* _Given instruction_:
Give back, exactly as written, the lines from the beginning of the listing through the one that contains "on its back.".

* _Data section_:
++++++++

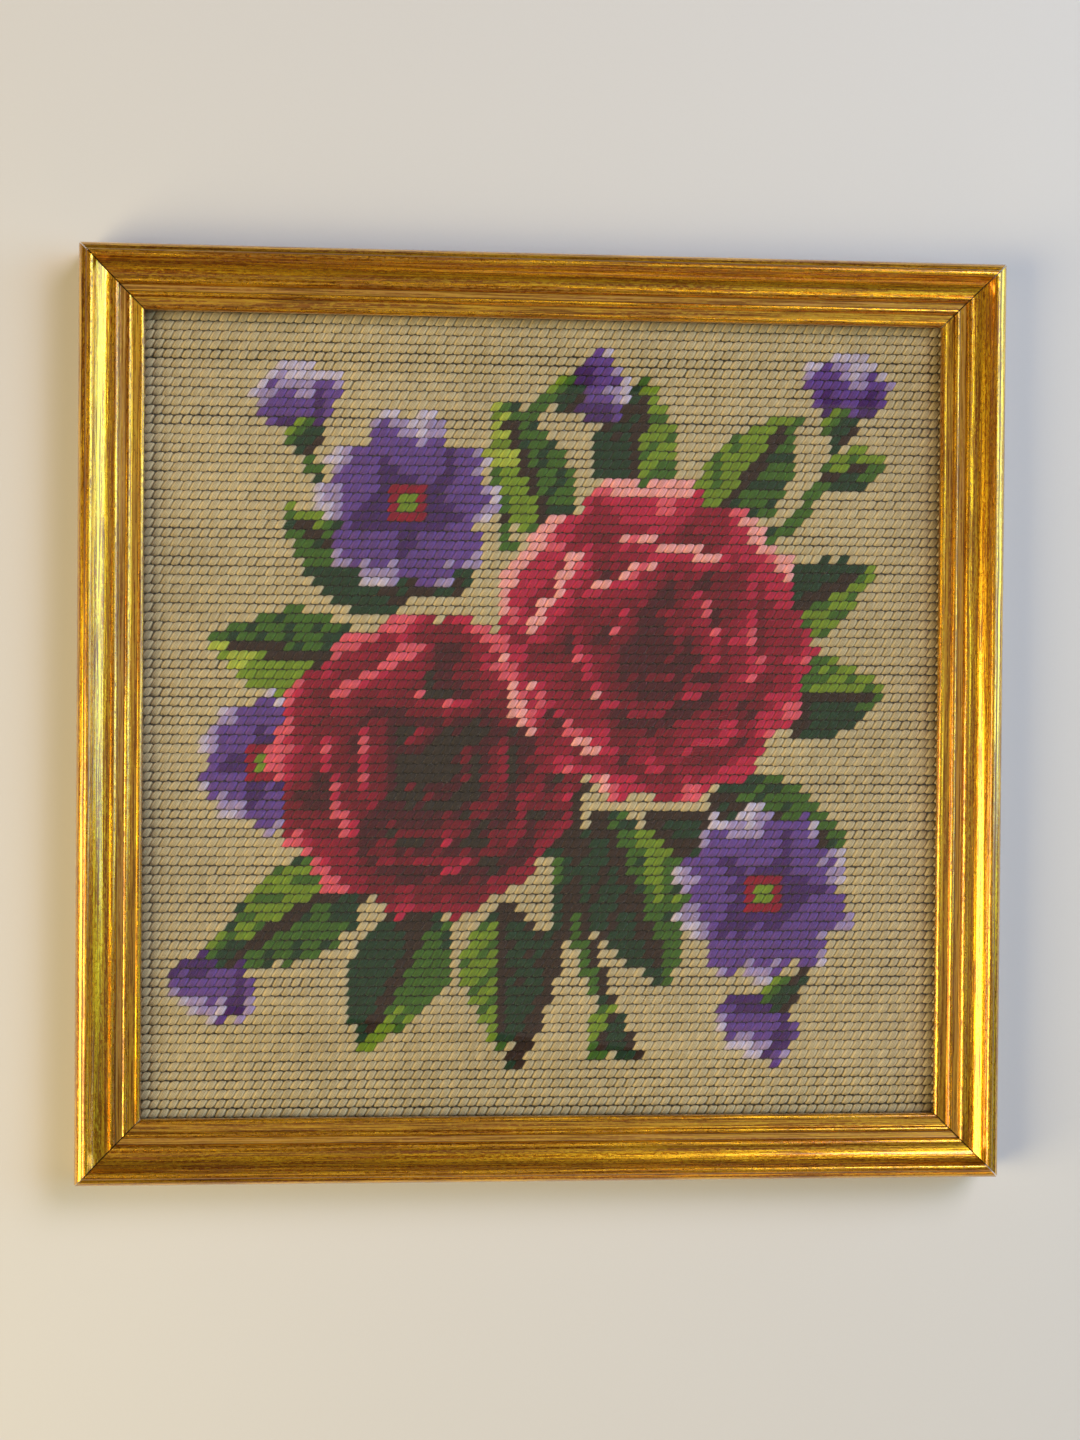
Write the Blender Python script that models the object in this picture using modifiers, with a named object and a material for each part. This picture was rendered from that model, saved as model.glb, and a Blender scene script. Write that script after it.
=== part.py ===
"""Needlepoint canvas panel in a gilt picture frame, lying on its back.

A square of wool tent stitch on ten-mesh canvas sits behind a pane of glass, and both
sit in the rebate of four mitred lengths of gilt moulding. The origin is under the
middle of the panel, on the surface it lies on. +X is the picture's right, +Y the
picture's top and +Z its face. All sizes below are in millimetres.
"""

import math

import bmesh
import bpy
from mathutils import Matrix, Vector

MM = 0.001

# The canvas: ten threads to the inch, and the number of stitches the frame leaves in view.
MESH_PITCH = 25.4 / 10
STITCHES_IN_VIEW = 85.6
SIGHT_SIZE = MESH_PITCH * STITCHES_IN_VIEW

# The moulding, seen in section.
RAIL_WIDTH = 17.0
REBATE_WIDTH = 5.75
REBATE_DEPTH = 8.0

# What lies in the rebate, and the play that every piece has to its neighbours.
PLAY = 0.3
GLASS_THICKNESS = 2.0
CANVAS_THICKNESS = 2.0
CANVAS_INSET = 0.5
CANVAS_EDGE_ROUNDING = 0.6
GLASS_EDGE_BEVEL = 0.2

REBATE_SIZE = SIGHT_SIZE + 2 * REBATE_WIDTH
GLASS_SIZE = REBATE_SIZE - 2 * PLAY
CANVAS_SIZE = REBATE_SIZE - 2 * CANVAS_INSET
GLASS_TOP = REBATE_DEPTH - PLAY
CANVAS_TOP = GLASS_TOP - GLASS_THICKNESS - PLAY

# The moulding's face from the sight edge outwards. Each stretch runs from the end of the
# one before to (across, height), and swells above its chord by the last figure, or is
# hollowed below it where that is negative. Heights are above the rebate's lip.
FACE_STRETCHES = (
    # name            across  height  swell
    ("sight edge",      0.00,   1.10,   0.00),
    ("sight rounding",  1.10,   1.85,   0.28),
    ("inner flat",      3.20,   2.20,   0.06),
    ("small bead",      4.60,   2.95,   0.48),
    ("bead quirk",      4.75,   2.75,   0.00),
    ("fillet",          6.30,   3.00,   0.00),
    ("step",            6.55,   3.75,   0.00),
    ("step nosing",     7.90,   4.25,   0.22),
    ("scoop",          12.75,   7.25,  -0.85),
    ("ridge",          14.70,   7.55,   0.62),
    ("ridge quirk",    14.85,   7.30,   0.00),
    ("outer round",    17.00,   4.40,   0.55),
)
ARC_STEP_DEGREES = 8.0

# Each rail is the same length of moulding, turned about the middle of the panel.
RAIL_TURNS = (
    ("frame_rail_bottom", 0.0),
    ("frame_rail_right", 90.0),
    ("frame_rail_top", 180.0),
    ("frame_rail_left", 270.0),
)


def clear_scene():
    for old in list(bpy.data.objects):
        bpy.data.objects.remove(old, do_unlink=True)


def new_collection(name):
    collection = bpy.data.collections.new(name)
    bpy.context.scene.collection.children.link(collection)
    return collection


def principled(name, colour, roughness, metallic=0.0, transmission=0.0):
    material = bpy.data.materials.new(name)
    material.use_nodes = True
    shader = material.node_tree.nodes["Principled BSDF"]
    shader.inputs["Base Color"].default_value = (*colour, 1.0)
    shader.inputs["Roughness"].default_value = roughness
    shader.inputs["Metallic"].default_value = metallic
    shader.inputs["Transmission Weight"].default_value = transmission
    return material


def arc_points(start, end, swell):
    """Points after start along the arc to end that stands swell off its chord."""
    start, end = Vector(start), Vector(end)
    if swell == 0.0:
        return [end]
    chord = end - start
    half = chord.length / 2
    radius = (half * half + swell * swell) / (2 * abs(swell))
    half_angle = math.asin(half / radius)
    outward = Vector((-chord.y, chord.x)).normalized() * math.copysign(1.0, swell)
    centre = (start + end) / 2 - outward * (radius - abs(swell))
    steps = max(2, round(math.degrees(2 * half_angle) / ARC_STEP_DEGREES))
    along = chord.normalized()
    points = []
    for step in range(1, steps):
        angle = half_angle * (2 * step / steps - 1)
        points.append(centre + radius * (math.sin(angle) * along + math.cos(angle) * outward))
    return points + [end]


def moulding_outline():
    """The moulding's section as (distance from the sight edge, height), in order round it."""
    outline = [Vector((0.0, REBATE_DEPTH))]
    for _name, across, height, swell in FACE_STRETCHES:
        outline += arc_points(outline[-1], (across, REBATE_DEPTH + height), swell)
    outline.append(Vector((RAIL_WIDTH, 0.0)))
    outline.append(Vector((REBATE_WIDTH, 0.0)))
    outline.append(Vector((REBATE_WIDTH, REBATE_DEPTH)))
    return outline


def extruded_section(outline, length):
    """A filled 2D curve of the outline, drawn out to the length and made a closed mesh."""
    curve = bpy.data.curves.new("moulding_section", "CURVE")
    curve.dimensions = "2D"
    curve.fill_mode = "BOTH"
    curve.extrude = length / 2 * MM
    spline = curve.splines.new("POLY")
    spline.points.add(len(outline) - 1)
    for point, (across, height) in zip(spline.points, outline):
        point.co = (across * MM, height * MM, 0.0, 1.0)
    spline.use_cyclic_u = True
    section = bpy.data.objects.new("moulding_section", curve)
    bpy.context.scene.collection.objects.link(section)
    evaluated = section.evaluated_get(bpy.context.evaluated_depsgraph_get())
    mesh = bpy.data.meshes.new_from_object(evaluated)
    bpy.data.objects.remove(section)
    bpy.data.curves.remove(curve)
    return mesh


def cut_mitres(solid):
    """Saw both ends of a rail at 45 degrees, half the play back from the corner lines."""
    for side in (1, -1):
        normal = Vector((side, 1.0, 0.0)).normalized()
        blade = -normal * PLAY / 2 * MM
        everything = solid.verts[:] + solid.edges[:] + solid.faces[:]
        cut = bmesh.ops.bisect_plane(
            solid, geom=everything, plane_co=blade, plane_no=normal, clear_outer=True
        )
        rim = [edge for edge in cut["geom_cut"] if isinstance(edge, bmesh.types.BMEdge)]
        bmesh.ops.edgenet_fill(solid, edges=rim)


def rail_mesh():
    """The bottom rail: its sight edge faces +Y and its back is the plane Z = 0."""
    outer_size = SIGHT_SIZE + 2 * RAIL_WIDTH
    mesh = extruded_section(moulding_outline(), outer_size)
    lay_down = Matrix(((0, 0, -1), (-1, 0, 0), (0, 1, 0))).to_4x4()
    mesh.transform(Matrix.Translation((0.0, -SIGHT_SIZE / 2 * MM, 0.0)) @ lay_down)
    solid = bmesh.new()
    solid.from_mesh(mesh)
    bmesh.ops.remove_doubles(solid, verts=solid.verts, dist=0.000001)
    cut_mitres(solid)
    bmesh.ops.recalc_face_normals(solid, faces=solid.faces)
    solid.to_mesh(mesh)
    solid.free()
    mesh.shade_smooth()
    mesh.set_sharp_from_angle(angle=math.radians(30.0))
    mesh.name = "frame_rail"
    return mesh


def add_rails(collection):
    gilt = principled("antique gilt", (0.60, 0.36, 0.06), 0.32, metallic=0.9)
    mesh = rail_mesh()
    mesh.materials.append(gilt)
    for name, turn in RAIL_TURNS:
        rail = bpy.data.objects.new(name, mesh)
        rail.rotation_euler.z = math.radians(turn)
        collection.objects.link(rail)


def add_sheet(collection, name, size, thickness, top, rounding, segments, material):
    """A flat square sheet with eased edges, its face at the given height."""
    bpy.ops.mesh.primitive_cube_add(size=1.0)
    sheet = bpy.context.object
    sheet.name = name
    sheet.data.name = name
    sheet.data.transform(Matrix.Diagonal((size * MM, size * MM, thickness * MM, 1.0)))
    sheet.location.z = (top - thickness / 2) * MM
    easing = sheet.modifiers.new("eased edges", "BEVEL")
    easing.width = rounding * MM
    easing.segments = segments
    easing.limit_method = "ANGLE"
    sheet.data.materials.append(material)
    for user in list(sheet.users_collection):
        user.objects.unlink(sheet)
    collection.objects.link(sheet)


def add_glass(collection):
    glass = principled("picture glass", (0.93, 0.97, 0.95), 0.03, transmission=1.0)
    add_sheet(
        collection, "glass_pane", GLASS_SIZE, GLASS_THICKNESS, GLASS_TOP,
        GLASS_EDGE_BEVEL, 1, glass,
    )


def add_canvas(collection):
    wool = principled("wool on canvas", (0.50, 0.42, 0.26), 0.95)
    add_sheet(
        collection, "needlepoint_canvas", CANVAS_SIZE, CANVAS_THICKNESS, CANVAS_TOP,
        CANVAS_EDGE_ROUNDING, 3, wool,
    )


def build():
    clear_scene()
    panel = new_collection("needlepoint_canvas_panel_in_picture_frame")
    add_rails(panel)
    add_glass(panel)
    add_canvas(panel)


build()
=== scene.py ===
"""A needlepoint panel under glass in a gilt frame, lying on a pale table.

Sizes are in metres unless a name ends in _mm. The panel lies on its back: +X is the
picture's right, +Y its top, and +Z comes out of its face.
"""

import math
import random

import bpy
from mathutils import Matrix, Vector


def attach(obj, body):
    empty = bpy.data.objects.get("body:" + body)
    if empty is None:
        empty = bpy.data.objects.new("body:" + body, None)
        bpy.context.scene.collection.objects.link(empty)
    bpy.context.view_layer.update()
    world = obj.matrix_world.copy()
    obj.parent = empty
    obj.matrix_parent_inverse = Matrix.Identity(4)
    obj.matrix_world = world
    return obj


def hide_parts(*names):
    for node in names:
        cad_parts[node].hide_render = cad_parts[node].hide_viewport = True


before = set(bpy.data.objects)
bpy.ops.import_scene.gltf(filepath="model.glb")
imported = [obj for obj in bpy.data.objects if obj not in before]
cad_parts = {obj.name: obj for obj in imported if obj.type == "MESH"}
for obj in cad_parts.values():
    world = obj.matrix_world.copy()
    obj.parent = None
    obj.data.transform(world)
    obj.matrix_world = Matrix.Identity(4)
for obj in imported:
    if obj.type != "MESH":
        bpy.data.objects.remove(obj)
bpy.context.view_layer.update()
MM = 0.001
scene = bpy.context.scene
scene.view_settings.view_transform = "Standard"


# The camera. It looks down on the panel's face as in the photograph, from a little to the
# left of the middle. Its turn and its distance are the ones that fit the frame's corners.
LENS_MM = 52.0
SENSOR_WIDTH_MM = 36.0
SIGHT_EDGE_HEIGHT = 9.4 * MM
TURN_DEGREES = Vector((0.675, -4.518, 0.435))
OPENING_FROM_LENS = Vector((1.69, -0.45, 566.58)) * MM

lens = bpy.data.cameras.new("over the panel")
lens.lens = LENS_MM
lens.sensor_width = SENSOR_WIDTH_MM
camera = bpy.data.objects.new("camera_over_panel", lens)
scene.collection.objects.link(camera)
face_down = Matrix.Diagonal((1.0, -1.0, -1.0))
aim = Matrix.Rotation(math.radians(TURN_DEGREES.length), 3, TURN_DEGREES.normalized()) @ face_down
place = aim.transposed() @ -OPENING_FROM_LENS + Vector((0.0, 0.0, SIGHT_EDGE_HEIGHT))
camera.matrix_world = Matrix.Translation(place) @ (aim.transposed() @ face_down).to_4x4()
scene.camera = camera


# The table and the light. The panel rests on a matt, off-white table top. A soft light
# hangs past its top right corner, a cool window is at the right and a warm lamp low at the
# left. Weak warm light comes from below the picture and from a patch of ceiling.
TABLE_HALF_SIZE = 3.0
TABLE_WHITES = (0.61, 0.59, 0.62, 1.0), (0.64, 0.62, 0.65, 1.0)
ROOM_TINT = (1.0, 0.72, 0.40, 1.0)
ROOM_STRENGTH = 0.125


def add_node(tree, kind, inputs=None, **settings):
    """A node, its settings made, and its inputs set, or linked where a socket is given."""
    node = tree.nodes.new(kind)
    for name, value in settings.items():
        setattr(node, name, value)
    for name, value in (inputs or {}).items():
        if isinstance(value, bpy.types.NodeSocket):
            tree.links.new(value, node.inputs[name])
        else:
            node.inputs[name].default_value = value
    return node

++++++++

* _The answer_:
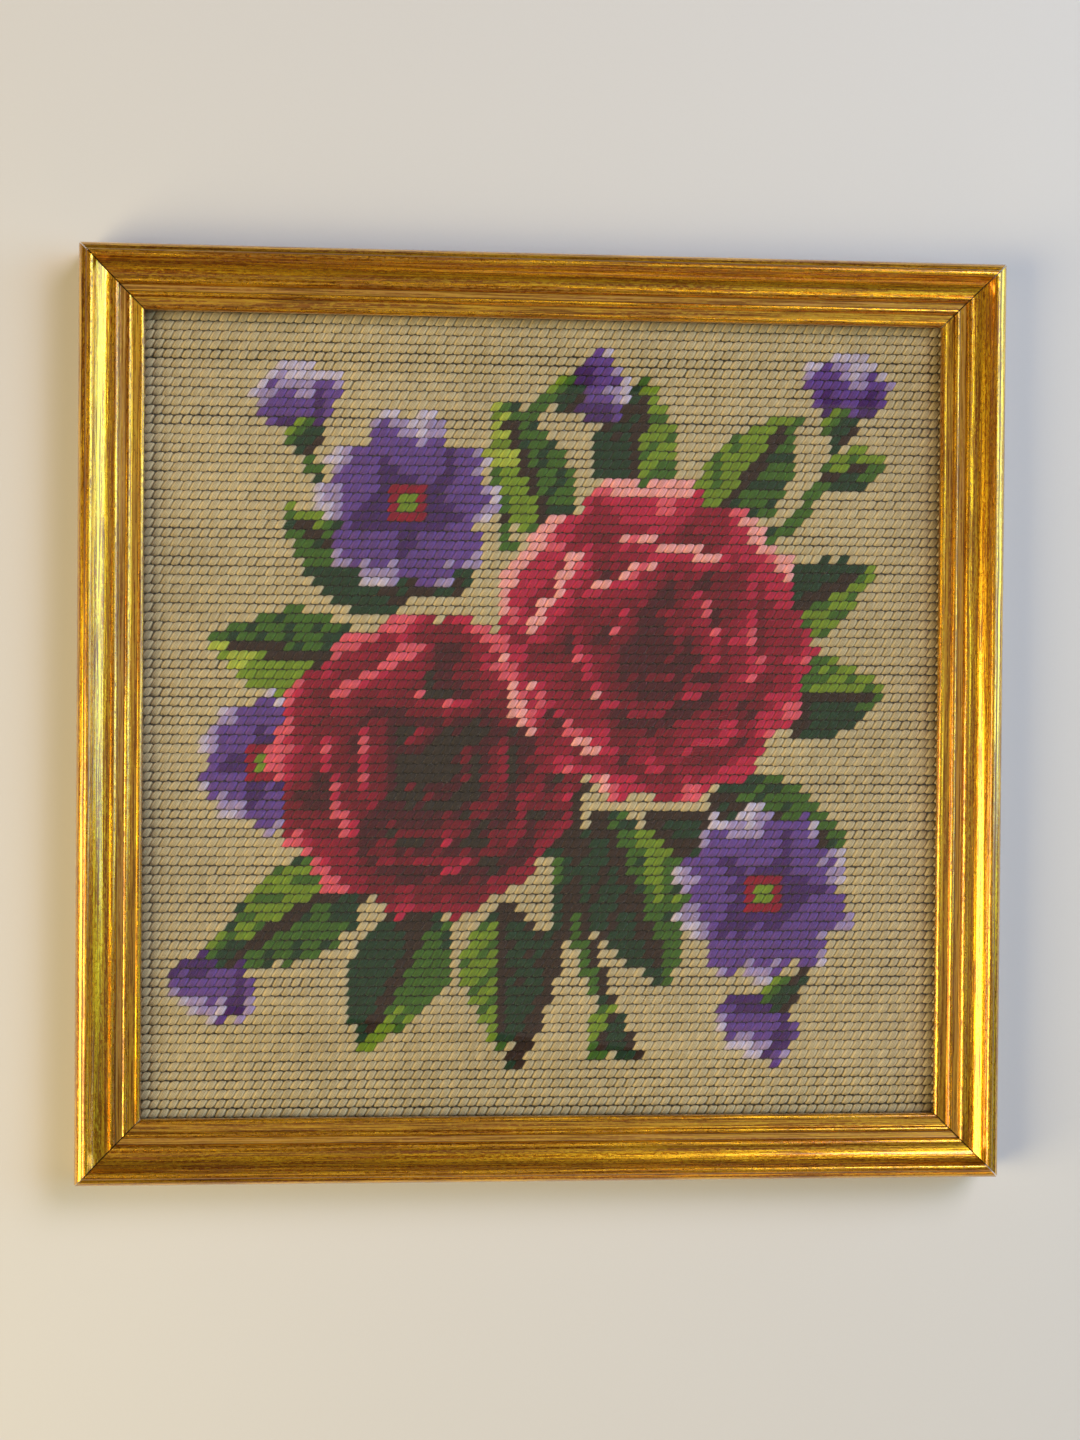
Write the Blender Python script that models the object in this picture using modifiers, with a named object and a material for each part. This picture was rendered from that model, saved as model.glb, and a Blender scene script. Write that script after it.
=== part.py ===
"""Needlepoint canvas panel in a gilt picture frame, lying on its back.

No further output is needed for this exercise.